## Listed records
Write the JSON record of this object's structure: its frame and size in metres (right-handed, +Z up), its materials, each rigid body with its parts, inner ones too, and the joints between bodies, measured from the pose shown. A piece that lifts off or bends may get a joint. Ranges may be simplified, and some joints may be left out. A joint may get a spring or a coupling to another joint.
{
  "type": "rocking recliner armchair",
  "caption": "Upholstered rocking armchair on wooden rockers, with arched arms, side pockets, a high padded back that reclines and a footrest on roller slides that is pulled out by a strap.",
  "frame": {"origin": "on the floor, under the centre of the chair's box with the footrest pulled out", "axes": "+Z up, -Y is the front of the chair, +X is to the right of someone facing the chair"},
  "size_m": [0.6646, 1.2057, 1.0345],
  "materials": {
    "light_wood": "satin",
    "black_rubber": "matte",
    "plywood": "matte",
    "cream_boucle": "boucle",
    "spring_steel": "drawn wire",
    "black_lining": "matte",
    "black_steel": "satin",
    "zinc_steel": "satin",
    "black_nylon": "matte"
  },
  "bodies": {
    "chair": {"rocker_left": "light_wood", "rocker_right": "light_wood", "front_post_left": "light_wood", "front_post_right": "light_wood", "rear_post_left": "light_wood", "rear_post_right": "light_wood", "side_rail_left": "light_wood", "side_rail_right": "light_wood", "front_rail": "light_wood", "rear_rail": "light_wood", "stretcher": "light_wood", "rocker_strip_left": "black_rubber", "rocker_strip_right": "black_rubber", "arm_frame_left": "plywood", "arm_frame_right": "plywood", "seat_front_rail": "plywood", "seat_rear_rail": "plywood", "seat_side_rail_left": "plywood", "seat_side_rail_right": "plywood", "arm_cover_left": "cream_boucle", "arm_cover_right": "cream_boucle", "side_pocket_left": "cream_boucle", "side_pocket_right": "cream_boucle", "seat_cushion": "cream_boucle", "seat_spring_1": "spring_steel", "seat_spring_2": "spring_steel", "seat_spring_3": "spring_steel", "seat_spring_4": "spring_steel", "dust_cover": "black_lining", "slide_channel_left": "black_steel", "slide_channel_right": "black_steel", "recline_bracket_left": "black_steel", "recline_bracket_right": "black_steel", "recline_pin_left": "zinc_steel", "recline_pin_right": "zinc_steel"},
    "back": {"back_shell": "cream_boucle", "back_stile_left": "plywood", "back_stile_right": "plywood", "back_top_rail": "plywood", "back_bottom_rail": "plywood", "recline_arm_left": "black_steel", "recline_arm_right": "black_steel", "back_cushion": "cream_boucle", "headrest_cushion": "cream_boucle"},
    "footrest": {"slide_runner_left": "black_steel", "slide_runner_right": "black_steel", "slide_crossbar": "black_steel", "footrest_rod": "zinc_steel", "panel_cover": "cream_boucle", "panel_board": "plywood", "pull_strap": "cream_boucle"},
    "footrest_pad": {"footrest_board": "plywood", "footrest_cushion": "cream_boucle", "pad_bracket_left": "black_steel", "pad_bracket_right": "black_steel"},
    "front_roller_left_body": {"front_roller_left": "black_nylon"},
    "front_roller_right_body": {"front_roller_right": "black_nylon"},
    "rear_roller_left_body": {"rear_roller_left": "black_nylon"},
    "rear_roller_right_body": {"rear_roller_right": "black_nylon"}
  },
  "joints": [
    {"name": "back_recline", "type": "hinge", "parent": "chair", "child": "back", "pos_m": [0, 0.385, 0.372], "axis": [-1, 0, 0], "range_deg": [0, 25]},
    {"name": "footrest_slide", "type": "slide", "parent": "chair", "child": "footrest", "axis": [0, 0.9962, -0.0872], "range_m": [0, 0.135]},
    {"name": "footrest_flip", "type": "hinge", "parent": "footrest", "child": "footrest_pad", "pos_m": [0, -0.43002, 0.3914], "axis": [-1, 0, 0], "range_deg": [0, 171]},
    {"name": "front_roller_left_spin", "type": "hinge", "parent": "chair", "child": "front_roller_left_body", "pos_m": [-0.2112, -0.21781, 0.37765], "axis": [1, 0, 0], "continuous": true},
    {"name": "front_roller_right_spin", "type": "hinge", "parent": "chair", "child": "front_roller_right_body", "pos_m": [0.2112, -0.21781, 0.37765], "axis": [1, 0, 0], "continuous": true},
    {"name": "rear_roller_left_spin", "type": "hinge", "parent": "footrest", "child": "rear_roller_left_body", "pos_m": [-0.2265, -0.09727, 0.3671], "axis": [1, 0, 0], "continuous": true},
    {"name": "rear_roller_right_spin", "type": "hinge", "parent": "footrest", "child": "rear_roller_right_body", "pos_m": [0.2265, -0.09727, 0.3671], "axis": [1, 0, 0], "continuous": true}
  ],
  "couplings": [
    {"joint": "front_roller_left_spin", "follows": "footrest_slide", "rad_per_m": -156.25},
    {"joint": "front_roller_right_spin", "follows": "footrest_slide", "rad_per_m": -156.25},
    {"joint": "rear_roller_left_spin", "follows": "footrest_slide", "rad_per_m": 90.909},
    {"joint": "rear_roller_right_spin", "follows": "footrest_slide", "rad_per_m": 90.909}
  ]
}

--

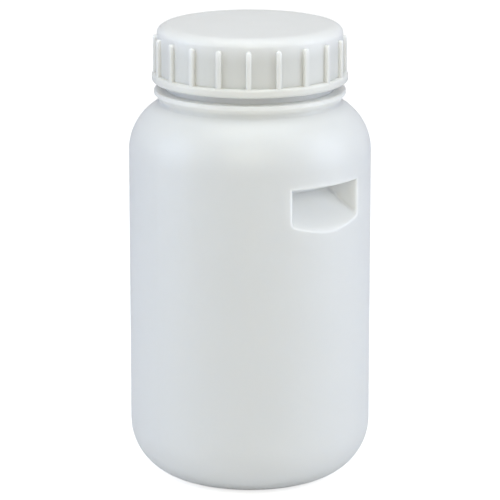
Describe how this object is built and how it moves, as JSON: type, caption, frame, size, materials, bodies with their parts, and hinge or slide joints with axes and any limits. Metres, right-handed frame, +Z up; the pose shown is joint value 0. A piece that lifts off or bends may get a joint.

--

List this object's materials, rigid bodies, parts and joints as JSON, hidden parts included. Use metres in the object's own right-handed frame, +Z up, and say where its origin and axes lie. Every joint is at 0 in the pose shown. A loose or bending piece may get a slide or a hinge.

## What is asked
Copy every line of the listing that includes the string "lifts".

## Exercise response
Write the JSON record of this object's structure: its frame and size in metres (right-handed, +Z up), its materials, each rigid body with its parts, inner ones too, and the joints between bodies, measured from the pose shown. A piece that lifts off or bends may get a joint. Ranges may be simplified, and some joints may be left out. A joint may get a spring or a coupling to another joint.
Describe how this object is built and how it moves, as JSON: type, caption, frame, size, materials, bodies with their parts, and hinge or slide joints with axes and any limits. Metres, right-handed frame, +Z up; the pose shown is joint value 0. A piece that lifts off or bends may get a joint.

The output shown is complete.